Monday 22nd of April 2024

So easy and yummy! I was wondering how to cook corn in a pan since I don’t have a grill. The oil is a bit scary so it would be best to start with a low temperature and slowly raise it. This is one of my favorite recipe! Thank you!

Cottie Huber

Thursday 8th of July 2021

WHAT is that green side in the photo? That looks hella good…

rachel

Thursday 8th of July 2021

Ooh it is!

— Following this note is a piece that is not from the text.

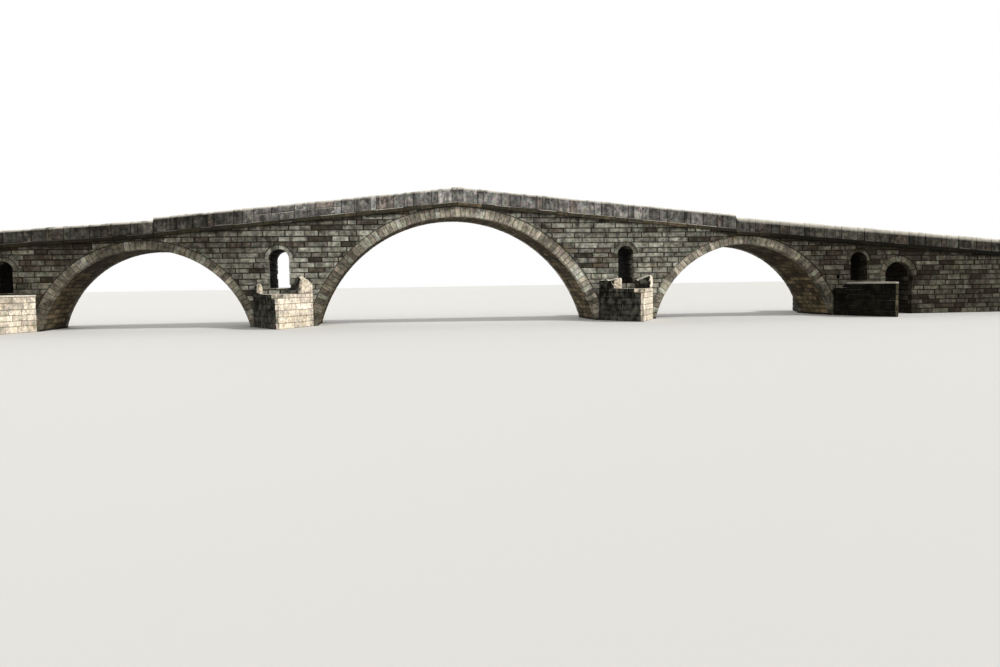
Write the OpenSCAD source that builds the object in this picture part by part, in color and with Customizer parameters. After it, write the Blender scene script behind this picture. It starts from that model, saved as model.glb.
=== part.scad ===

Cheesy sausage, rice, & spinach skillet. 🙂

https://www.mashupmom.com/cheesy-sausage-rice-and-spinach-skillet-an-easy-one-pan-meal/

Jeffery Puryear

Friday 7th of August 2020

I use mayo instead oil or butter

Robert Parker

Friday 17th of July 2020

WARNING: I tried this recipe and after a minute the corn started to pop like popcorn but without the kernels puffing up. It made the oil EXPLODE EVERYWHERE like nothing I've ever seen and now I have to worry about if an oil burn on my face is going to scar or not. Luckily it's not a large burn and is under my beard, but it's a pretty bad burn and I've since watched a video on youtube warning about the same thing when cooking corn in a pan, though also other videos where the cooks didn't have a problem, so I think there is a greater likelihood of this happening with corn than with other vegetables. I recommend using a lid for this and shaking the corn around inside the contained pan instead of keeping it open to the air and turning it with a utensil. I'm shocked at how much it made the oil explode.

Tammy

Tuesday 26th of May 2020

Mine definitely did not turn out looking like yours. The taste was ok but pretty unattractive. Add liquid?